→ **JOB**
Transcribe only the lines of the listing below from the one holding "comb_head();" through the one holding "obj.parent = empty", inclusive, without any change.

→ **SOURCE DATA**
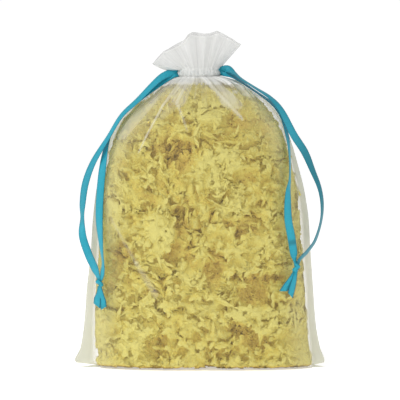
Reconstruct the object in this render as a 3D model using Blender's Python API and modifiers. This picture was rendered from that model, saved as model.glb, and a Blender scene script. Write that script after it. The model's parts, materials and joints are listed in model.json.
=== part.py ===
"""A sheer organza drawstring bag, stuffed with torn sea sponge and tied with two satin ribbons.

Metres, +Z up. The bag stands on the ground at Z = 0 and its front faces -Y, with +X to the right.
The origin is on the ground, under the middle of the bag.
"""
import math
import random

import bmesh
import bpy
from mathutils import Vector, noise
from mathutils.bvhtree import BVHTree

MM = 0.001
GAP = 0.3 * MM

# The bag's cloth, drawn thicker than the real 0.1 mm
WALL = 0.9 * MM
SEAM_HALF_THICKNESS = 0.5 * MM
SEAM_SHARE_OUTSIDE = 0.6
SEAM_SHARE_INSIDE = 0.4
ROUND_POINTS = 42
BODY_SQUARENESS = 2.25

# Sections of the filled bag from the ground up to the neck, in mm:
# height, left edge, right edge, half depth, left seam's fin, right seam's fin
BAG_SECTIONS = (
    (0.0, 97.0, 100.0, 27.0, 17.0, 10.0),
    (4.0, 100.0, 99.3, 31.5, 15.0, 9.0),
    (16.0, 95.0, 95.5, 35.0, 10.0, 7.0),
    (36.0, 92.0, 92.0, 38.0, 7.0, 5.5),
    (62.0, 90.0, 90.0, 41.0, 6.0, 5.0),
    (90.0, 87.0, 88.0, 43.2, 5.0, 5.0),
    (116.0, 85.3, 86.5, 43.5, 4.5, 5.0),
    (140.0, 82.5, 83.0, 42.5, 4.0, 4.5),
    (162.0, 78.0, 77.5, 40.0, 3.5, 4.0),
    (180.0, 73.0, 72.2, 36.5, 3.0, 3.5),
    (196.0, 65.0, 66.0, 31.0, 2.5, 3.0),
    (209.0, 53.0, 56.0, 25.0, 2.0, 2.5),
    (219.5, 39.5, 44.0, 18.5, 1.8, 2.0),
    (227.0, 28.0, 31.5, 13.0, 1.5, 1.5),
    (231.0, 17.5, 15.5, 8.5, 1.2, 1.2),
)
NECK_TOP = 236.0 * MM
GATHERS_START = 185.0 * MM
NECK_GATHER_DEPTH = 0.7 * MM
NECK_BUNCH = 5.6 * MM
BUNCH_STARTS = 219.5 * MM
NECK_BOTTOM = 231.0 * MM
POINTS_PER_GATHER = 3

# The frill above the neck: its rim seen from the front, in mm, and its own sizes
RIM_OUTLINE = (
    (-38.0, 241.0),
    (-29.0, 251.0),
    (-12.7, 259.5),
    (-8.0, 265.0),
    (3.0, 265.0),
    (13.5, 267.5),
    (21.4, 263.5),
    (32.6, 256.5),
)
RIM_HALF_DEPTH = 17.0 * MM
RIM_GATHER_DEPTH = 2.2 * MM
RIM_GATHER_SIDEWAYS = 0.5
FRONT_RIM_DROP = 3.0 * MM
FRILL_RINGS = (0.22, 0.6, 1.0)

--

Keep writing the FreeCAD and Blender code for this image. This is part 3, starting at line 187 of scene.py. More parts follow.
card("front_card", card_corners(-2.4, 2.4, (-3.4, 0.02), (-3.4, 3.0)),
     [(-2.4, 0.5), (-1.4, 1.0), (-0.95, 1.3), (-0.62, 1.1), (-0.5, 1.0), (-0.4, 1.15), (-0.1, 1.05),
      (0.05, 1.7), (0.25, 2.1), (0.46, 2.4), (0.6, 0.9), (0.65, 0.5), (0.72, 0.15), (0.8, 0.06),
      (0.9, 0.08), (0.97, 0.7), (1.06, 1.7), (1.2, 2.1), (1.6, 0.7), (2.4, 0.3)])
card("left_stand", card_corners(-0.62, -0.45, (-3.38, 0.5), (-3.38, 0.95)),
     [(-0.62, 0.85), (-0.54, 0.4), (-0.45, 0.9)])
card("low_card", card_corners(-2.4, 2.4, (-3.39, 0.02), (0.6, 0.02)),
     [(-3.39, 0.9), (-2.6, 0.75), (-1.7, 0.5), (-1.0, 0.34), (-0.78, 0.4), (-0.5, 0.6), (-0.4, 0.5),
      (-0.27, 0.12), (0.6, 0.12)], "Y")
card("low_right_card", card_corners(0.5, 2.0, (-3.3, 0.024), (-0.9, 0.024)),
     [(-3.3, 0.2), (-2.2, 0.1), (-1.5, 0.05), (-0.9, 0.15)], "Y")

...

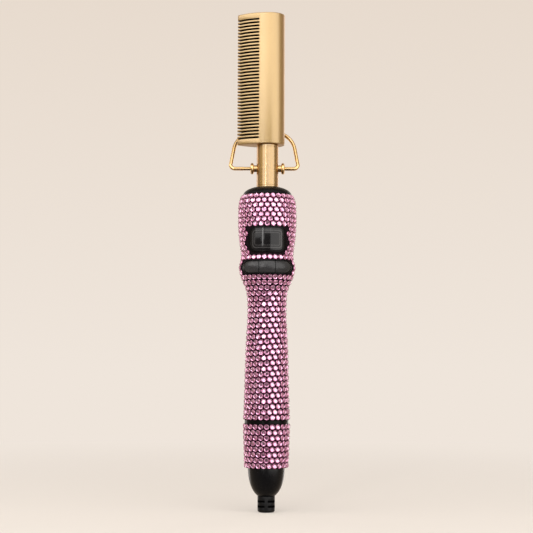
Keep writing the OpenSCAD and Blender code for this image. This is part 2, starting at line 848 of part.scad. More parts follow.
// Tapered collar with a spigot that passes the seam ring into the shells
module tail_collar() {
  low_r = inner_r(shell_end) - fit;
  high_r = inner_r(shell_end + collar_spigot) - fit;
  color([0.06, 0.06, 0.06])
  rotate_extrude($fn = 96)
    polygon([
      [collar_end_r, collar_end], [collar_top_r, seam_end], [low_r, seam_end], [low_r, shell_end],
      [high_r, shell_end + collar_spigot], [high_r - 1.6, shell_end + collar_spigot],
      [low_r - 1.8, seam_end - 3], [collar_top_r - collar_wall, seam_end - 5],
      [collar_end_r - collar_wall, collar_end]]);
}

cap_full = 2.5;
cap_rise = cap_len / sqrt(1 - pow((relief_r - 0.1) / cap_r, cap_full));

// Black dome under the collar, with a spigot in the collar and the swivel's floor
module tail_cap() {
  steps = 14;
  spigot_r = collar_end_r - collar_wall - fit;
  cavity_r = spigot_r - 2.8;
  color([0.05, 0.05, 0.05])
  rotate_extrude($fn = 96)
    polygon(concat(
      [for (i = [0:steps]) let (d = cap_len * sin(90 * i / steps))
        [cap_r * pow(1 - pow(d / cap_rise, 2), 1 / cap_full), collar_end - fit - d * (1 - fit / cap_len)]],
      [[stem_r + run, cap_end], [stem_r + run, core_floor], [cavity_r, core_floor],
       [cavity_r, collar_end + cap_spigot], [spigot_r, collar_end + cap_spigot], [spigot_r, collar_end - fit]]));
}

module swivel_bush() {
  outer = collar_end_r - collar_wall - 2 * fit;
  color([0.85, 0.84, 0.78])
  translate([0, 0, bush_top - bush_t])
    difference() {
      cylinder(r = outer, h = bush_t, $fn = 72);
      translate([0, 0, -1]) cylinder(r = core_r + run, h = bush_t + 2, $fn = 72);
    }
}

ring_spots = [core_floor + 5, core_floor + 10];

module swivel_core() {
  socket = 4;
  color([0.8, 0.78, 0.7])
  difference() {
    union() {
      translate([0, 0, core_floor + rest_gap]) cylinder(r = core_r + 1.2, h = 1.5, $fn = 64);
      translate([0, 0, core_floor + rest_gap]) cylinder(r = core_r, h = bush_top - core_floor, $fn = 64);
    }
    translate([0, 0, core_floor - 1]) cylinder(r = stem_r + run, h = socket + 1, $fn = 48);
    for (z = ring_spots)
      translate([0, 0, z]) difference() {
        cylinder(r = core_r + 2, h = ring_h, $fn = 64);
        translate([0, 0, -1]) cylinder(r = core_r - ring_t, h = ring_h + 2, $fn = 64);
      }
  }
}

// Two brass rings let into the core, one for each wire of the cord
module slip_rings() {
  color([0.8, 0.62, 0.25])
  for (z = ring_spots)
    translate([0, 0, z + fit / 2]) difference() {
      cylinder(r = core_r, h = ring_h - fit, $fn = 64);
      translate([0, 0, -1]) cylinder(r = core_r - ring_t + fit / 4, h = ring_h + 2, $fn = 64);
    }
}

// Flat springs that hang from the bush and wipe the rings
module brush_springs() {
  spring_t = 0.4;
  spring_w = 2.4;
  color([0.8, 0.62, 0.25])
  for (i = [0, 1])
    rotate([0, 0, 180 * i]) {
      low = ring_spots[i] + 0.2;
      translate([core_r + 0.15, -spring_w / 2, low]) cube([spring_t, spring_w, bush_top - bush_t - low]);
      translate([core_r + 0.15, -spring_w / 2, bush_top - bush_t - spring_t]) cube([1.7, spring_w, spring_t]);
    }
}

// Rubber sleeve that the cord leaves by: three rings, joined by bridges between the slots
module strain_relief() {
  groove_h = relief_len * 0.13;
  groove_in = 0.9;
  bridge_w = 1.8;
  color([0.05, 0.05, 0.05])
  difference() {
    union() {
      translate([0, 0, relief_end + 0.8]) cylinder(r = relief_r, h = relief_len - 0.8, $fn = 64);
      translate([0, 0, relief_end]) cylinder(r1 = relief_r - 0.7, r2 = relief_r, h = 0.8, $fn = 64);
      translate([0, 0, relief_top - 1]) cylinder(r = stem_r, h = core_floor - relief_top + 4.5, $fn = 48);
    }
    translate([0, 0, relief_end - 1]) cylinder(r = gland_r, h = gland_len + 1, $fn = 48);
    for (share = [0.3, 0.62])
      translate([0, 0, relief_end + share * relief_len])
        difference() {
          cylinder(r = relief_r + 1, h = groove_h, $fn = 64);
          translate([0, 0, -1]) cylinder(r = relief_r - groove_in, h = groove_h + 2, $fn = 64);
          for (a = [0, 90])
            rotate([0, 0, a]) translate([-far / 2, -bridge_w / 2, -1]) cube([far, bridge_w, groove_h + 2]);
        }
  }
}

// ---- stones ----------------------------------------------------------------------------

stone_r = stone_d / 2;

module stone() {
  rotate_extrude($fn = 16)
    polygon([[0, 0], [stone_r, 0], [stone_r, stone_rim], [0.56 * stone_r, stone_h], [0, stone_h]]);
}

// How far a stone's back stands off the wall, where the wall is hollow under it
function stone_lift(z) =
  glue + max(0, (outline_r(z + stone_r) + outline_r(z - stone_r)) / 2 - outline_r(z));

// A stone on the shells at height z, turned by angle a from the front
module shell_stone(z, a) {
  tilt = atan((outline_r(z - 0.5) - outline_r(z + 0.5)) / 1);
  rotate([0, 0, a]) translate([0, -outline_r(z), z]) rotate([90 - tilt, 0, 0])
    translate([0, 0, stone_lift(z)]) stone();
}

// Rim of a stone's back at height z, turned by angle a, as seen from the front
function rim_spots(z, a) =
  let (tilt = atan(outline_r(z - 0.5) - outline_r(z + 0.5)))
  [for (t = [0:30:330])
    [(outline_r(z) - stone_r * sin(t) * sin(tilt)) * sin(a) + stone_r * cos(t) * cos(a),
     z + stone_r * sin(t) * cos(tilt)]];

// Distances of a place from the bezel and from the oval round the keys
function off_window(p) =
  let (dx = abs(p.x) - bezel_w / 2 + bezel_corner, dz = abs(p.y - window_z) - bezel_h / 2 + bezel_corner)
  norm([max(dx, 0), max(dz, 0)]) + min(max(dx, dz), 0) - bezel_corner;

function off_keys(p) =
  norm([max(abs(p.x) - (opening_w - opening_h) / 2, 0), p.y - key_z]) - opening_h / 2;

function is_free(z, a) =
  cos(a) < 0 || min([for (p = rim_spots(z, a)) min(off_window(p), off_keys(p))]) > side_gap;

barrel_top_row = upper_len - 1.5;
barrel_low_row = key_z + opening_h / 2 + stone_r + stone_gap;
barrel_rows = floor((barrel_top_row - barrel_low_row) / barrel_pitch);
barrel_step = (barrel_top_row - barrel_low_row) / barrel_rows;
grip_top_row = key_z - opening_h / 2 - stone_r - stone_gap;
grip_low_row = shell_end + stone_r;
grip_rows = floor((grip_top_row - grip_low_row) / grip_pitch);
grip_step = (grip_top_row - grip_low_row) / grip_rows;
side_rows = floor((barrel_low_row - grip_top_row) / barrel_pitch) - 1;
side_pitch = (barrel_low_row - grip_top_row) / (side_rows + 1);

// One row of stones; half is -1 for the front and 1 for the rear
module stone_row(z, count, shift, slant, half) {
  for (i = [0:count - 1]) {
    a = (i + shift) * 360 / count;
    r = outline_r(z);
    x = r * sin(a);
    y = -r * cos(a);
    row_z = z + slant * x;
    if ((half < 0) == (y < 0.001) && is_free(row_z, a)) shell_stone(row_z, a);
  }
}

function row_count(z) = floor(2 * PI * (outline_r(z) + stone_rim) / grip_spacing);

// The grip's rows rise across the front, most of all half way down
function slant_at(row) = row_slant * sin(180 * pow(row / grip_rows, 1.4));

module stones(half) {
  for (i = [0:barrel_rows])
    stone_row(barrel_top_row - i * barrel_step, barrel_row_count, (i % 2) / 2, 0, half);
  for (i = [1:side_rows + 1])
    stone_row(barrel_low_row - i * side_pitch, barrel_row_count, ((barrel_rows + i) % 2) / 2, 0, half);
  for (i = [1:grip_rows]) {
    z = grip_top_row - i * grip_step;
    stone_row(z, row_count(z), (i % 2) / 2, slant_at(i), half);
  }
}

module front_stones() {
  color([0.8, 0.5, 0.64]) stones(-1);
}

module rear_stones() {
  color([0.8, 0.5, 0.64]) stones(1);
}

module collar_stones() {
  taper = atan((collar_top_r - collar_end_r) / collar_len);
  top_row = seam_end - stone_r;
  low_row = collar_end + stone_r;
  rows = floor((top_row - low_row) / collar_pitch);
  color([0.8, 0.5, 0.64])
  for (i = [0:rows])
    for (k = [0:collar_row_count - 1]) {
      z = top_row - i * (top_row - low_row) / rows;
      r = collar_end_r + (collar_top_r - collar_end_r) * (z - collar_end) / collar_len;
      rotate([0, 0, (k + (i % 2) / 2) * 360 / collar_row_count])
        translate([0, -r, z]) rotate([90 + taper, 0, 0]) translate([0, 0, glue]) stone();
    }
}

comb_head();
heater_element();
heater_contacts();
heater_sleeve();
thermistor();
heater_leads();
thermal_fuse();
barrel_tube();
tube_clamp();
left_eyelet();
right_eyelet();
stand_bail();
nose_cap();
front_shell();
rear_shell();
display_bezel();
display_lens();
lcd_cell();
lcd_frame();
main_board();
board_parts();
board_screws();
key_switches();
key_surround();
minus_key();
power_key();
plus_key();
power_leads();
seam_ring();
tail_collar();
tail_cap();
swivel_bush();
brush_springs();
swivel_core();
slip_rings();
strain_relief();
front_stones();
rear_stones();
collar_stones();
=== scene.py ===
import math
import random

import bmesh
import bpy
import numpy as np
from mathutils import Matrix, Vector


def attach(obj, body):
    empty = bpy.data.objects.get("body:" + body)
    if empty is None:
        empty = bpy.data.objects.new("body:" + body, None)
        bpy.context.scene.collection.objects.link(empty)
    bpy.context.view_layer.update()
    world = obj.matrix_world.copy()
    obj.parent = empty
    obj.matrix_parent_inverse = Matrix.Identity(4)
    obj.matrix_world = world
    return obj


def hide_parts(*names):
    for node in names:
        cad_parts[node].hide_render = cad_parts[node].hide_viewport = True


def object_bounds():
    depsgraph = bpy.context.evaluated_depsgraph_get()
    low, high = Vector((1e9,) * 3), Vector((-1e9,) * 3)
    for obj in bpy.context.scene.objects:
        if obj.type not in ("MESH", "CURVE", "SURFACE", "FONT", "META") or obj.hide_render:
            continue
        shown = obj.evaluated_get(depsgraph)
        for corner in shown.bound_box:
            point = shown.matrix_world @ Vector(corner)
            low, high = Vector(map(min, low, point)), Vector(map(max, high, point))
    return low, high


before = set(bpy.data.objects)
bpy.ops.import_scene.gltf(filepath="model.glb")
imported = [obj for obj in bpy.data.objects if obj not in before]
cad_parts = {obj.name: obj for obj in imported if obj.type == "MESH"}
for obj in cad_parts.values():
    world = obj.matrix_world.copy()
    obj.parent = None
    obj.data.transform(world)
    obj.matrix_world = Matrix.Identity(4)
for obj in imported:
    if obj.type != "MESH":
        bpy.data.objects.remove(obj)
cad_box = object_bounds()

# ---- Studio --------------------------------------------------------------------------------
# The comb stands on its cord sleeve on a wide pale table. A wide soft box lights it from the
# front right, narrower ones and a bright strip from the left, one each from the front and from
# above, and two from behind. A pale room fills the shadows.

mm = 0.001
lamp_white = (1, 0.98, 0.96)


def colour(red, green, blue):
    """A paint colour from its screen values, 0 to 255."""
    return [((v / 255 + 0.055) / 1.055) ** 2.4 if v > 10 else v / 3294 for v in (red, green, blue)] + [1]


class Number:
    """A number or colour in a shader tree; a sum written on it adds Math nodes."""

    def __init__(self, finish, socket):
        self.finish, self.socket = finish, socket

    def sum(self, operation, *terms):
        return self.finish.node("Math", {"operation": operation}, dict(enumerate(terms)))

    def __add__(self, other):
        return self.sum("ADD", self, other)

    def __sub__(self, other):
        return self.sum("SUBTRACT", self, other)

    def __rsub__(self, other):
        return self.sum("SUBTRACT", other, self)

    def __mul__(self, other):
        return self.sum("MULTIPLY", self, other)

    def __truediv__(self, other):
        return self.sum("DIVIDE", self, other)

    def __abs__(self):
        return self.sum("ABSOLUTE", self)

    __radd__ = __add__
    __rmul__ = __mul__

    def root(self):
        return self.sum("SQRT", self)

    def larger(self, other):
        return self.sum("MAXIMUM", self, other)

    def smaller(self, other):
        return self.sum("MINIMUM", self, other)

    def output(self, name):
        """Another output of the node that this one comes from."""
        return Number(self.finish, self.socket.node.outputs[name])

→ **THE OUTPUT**
comb_head();
heater_element();
heater_contacts();
heater_sleeve();
thermistor();
heater_leads();
thermal_fuse();
barrel_tube();
tube_clamp();
left_eyelet();
right_eyelet();
stand_bail();
nose_cap();
front_shell();
rear_shell();
display_bezel();
display_lens();
lcd_cell();
lcd_frame();
main_board();
board_parts();
board_screws();
key_switches();
key_surround();
minus_key();
power_key();
plus_key();
power_leads();
seam_ring();
tail_collar();
tail_cap();
swivel_bush();
brush_springs();
swivel_core();
slip_rings();
strain_relief();
front_stones();
rear_stones();
collar_stones();
=== scene.py ===
import math
import random

import bmesh
import bpy
import numpy as np
from mathutils import Matrix, Vector


def attach(obj, body):
    empty = bpy.data.objects.get("body:" + body)
    if empty is None:
        empty = bpy.data.objects.new("body:" + body, None)
        bpy.context.scene.collection.objects.link(empty)
    bpy.context.view_layer.update()
    world = obj.matrix_world.copy()
    obj.parent = empty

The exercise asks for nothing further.